STATED TASK:
Write out the full set of records below exactly.
┌──
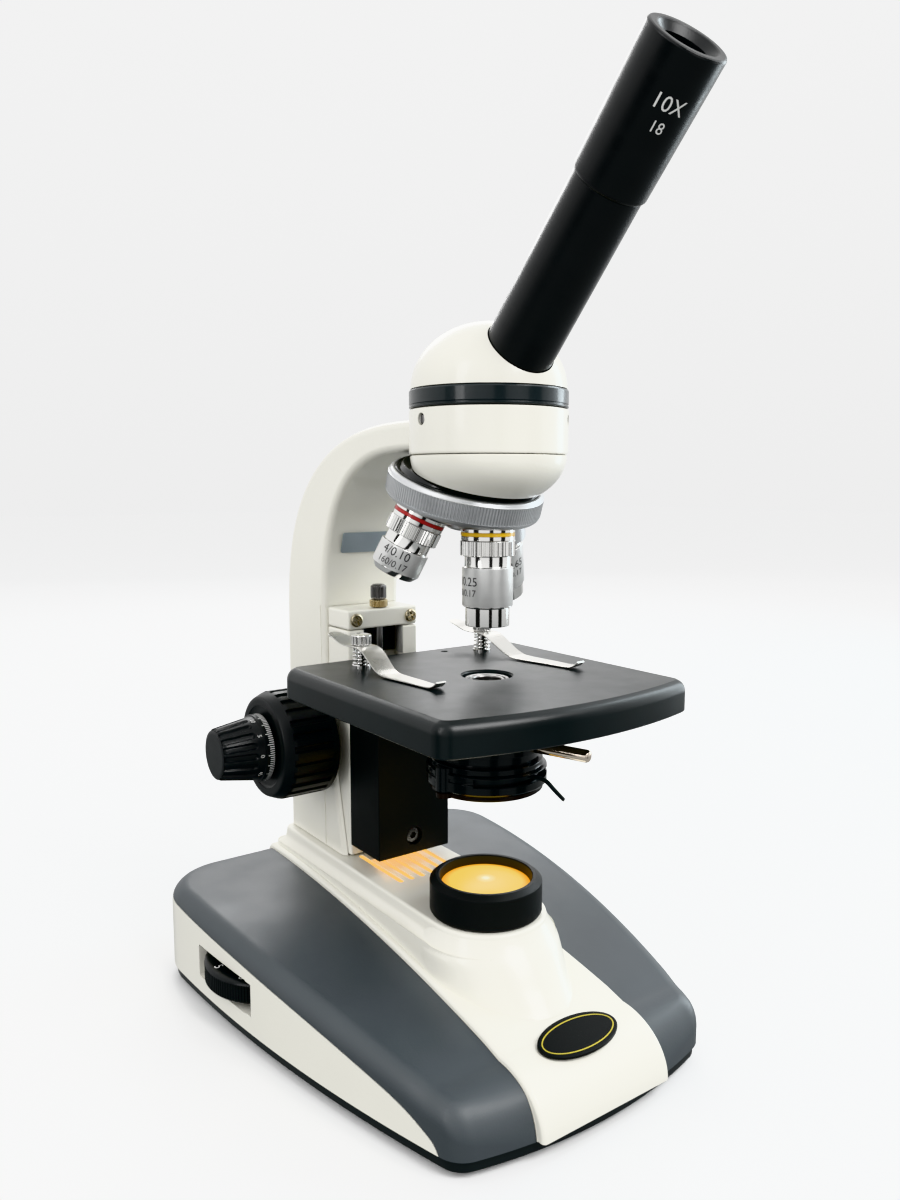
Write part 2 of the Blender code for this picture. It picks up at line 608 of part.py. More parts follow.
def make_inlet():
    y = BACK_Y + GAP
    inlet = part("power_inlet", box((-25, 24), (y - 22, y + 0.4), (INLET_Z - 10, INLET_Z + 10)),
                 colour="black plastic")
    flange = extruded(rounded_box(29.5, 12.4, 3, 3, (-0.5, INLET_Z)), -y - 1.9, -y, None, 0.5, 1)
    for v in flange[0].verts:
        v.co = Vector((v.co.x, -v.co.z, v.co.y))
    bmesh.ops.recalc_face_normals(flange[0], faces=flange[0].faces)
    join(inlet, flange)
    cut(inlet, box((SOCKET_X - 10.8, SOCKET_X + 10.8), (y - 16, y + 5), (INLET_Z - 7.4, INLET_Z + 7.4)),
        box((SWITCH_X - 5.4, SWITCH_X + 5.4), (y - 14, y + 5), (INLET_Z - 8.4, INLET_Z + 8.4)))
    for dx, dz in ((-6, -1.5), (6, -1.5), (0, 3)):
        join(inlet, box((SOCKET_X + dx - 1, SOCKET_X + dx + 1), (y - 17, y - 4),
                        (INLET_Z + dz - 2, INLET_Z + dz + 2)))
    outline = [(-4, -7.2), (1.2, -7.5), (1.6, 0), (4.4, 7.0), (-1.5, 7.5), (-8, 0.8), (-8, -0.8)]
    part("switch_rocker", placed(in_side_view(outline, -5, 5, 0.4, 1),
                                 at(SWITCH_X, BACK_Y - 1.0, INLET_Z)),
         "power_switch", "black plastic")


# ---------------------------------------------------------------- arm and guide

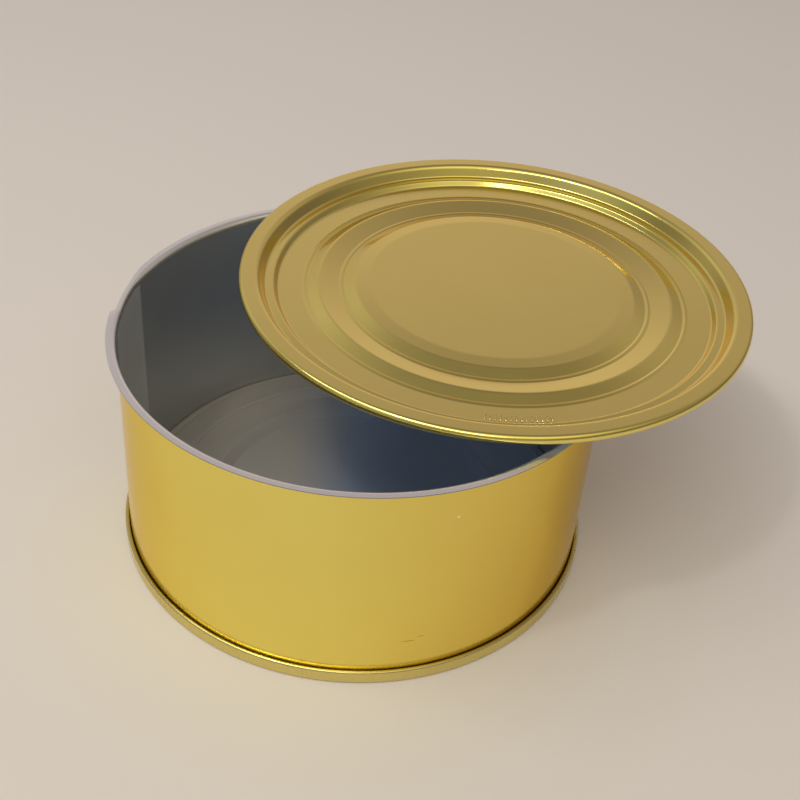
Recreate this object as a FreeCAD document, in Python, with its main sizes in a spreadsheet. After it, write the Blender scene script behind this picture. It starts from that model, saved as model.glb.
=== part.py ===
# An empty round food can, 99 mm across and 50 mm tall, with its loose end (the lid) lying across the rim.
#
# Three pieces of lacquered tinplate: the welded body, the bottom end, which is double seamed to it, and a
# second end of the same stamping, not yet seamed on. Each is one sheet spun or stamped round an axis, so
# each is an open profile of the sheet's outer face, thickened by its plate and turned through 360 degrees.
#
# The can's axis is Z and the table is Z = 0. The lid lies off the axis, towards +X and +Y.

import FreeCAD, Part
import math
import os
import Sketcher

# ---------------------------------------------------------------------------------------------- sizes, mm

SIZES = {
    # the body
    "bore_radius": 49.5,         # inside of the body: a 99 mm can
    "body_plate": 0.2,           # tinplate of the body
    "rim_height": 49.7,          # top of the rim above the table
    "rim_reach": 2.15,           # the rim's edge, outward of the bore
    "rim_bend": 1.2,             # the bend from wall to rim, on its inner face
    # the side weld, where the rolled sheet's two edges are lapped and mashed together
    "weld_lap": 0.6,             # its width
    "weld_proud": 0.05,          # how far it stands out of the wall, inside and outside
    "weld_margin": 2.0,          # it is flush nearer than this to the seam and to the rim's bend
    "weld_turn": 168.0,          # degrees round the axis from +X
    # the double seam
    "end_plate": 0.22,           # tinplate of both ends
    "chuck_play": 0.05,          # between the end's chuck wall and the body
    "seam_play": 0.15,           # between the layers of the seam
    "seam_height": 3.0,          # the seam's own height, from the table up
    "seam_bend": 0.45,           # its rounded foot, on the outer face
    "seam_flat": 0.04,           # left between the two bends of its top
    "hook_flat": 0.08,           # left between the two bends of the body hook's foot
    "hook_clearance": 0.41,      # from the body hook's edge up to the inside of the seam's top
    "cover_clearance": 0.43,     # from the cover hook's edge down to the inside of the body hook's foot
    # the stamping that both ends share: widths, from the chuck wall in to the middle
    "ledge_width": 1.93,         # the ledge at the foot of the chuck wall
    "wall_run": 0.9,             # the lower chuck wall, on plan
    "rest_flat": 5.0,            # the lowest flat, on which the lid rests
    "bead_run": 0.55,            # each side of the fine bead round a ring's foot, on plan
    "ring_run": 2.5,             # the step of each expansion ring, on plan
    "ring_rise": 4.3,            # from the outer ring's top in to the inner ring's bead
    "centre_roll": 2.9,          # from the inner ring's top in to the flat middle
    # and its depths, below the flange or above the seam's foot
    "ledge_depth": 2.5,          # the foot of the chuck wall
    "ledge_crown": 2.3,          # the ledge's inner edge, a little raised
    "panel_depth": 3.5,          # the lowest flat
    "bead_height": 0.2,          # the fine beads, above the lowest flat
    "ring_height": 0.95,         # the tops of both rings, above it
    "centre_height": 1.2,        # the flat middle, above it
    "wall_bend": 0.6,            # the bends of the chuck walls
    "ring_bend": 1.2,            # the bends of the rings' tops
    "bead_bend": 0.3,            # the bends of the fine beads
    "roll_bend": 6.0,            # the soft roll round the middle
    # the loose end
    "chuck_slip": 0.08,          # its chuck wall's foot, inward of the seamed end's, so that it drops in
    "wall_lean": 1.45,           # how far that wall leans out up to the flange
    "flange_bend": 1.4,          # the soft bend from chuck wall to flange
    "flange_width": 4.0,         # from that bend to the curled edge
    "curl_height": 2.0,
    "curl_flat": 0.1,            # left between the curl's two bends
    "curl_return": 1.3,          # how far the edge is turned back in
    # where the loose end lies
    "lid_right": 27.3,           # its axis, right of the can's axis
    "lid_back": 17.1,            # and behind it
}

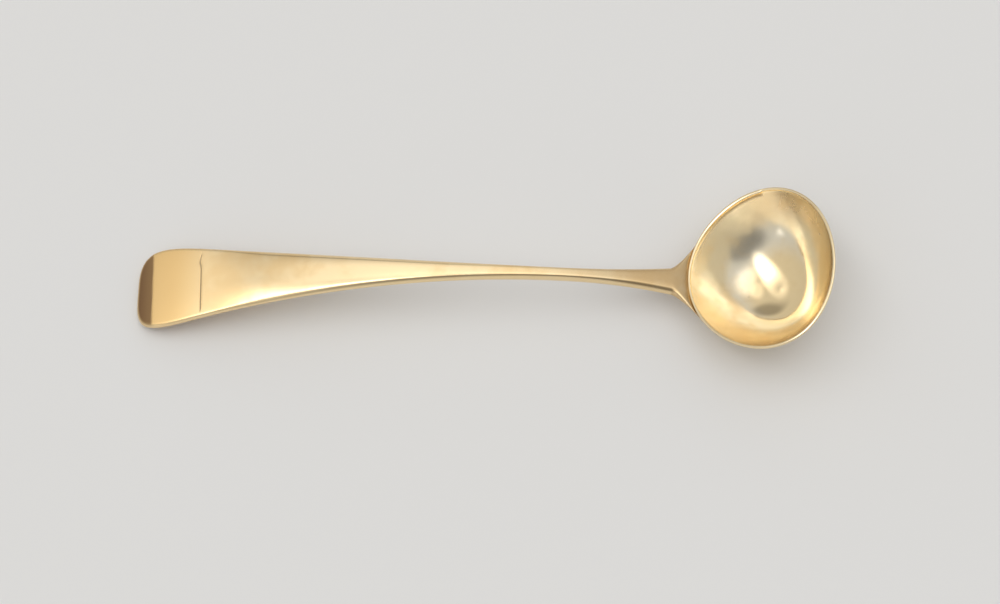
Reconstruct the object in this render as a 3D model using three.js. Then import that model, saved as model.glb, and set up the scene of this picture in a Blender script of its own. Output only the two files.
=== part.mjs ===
└──
CORRECT ANSWER:
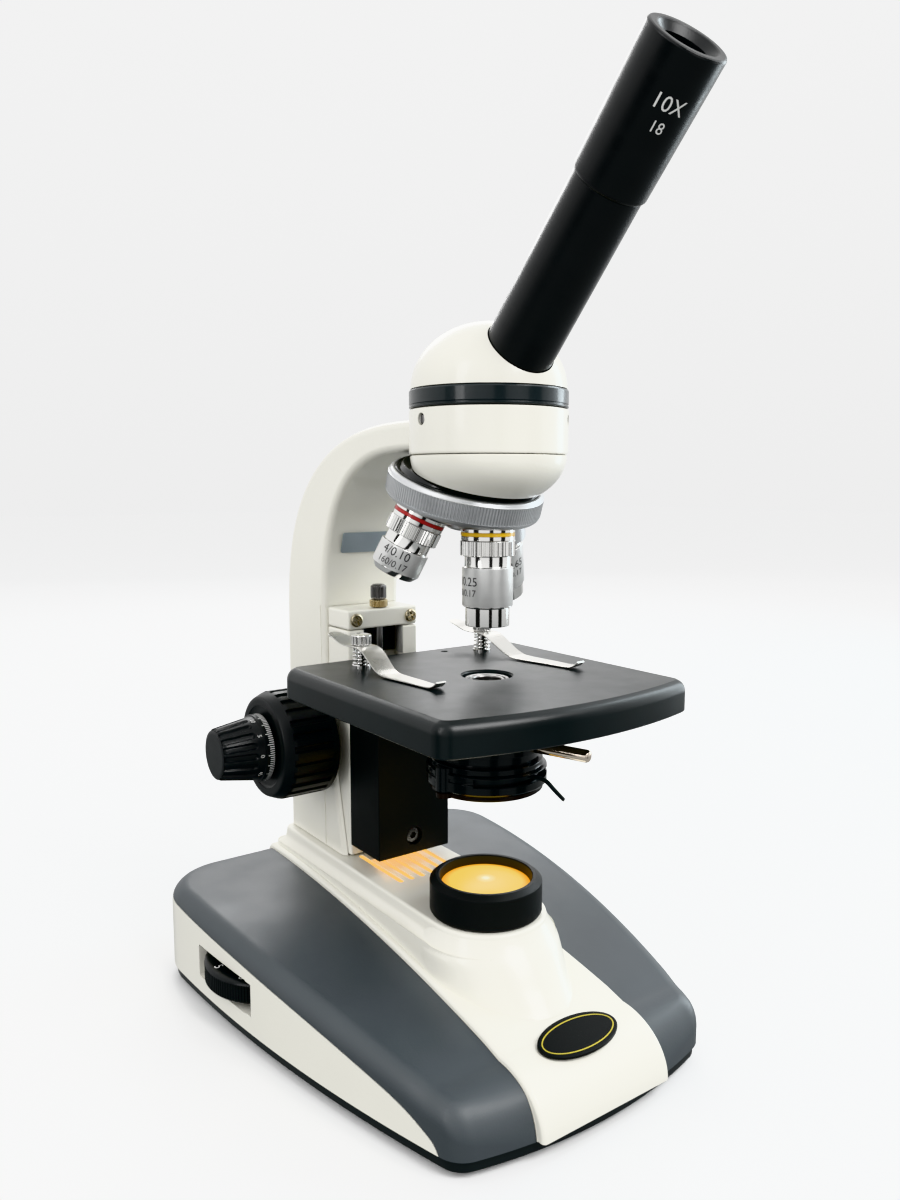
Write part 2 of the Blender code for this picture. It picks up at line 608 of part.py. More parts follow.
def make_inlet():
    y = BACK_Y + GAP
    inlet = part("power_inlet", box((-25, 24), (y - 22, y + 0.4), (INLET_Z - 10, INLET_Z + 10)),
                 colour="black plastic")
    flange = extruded(rounded_box(29.5, 12.4, 3, 3, (-0.5, INLET_Z)), -y - 1.9, -y, None, 0.5, 1)
    for v in flange[0].verts:
        v.co = Vector((v.co.x, -v.co.z, v.co.y))
    bmesh.ops.recalc_face_normals(flange[0], faces=flange[0].faces)
    join(inlet, flange)
    cut(inlet, box((SOCKET_X - 10.8, SOCKET_X + 10.8), (y - 16, y + 5), (INLET_Z - 7.4, INLET_Z + 7.4)),
        box((SWITCH_X - 5.4, SWITCH_X + 5.4), (y - 14, y + 5), (INLET_Z - 8.4, INLET_Z + 8.4)))
    for dx, dz in ((-6, -1.5), (6, -1.5), (0, 3)):
        join(inlet, box((SOCKET_X + dx - 1, SOCKET_X + dx + 1), (y - 17, y - 4),
                        (INLET_Z + dz - 2, INLET_Z + dz + 2)))
    outline = [(-4, -7.2), (1.2, -7.5), (1.6, 0), (4.4, 7.0), (-1.5, 7.5), (-8, 0.8), (-8, -0.8)]
    part("switch_rocker", placed(in_side_view(outline, -5, 5, 0.4, 1),
                                 at(SWITCH_X, BACK_Y - 1.0, INLET_Z)),
         "power_switch", "black plastic")


# ---------------------------------------------------------------- arm and guide

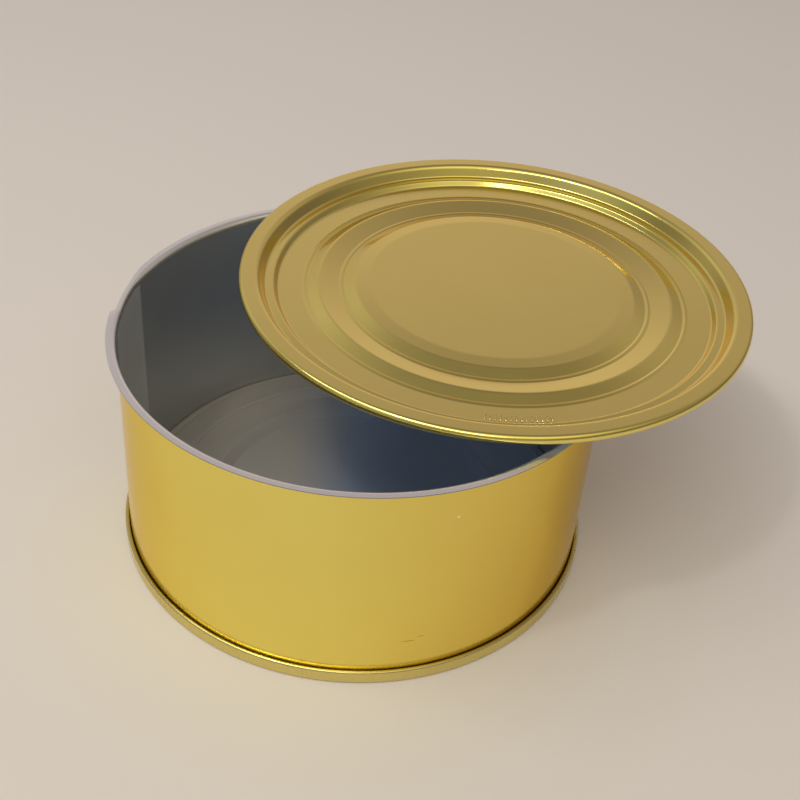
Recreate this object as a FreeCAD document, in Python, with its main sizes in a spreadsheet. After it, write the Blender scene script behind this picture. It starts from that model, saved as model.glb.
=== part.py ===
# An empty round food can, 99 mm across and 50 mm tall, with its loose end (the lid) lying across the rim.
#
# Three pieces of lacquered tinplate: the welded body, the bottom end, which is double seamed to it, and a
# second end of the same stamping, not yet seamed on. Each is one sheet spun or stamped round an axis, so
# each is an open profile of the sheet's outer face, thickened by its plate and turned through 360 degrees.
#
# The can's axis is Z and the table is Z = 0. The lid lies off the axis, towards +X and +Y.

import FreeCAD, Part
import math
import os
import Sketcher

# ---------------------------------------------------------------------------------------------- sizes, mm

SIZES = {
    # the body
    "bore_radius": 49.5,         # inside of the body: a 99 mm can
    "body_plate": 0.2,           # tinplate of the body
    "rim_height": 49.7,          # top of the rim above the table
    "rim_reach": 2.15,           # the rim's edge, outward of the bore
    "rim_bend": 1.2,             # the bend from wall to rim, on its inner face
    # the side weld, where the rolled sheet's two edges are lapped and mashed together
    "weld_lap": 0.6,             # its width
    "weld_proud": 0.05,          # how far it stands out of the wall, inside and outside
    "weld_margin": 2.0,          # it is flush nearer than this to the seam and to the rim's bend
    "weld_turn": 168.0,          # degrees round the axis from +X
    # the double seam
    "end_plate": 0.22,           # tinplate of both ends
    "chuck_play": 0.05,          # between the end's chuck wall and the body
    "seam_play": 0.15,           # between the layers of the seam
    "seam_height": 3.0,          # the seam's own height, from the table up
    "seam_bend": 0.45,           # its rounded foot, on the outer face
    "seam_flat": 0.04,           # left between the two bends of its top
    "hook_flat": 0.08,           # left between the two bends of the body hook's foot
    "hook_clearance": 0.41,      # from the body hook's edge up to the inside of the seam's top
    "cover_clearance": 0.43,     # from the cover hook's edge down to the inside of the body hook's foot
    # the stamping that both ends share: widths, from the chuck wall in to the middle
    "ledge_width": 1.93,         # the ledge at the foot of the chuck wall
    "wall_run": 0.9,             # the lower chuck wall, on plan
    "rest_flat": 5.0,            # the lowest flat, on which the lid rests
    "bead_run": 0.55,            # each side of the fine bead round a ring's foot, on plan
    "ring_run": 2.5,             # the step of each expansion ring, on plan
    "ring_rise": 4.3,            # from the outer ring's top in to the inner ring's bead
    "centre_roll": 2.9,          # from the inner ring's top in to the flat middle
    # and its depths, below the flange or above the seam's foot
    "ledge_depth": 2.5,          # the foot of the chuck wall
    "ledge_crown": 2.3,          # the ledge's inner edge, a little raised
    "panel_depth": 3.5,          # the lowest flat
    "bead_height": 0.2,          # the fine beads, above the lowest flat
    "ring_height": 0.95,         # the tops of both rings, above it
    "centre_height": 1.2,        # the flat middle, above it
    "wall_bend": 0.6,            # the bends of the chuck walls
    "ring_bend": 1.2,            # the bends of the rings' tops
    "bead_bend": 0.3,            # the bends of the fine beads
    "roll_bend": 6.0,            # the soft roll round the middle
    # the loose end
    "chuck_slip": 0.08,          # its chuck wall's foot, inward of the seamed end's, so that it drops in
    "wall_lean": 1.45,           # how far that wall leans out up to the flange
    "flange_bend": 1.4,          # the soft bend from chuck wall to flange
    "flange_width": 4.0,         # from that bend to the curled edge
    "curl_height": 2.0,
    "curl_flat": 0.1,            # left between the curl's two bends
    "curl_return": 1.3,          # how far the edge is turned back in
    # where the loose end lies
    "lid_right": 27.3,           # its axis, right of the can's axis
    "lid_back": 17.1,            # and behind it
}

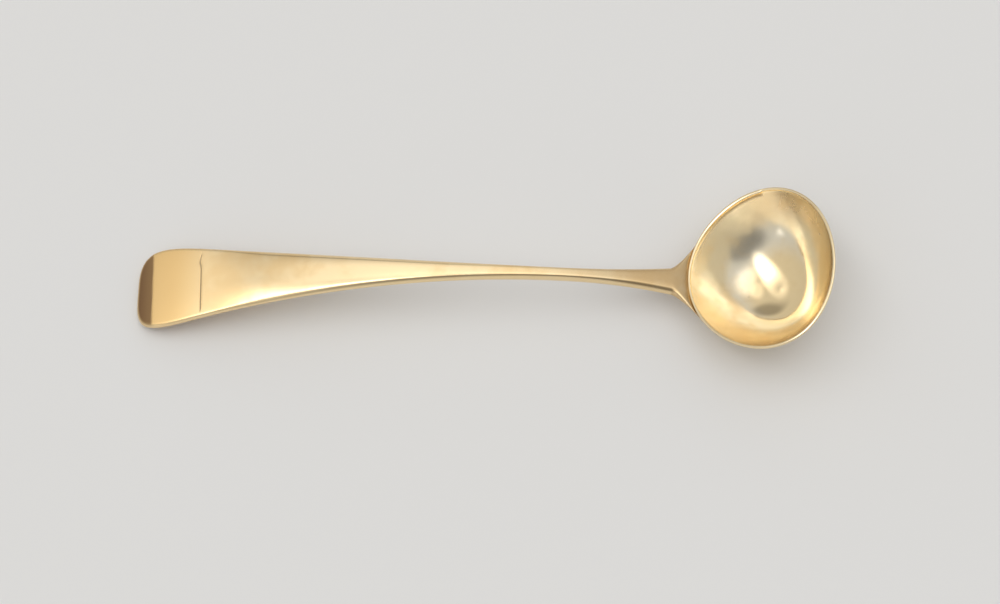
Reconstruct the object in this render as a 3D model using three.js. Then import that model, saved as model.glb, and set up the scene of this picture in a Blender script of its own. Output only the two files.
=== part.mjs ===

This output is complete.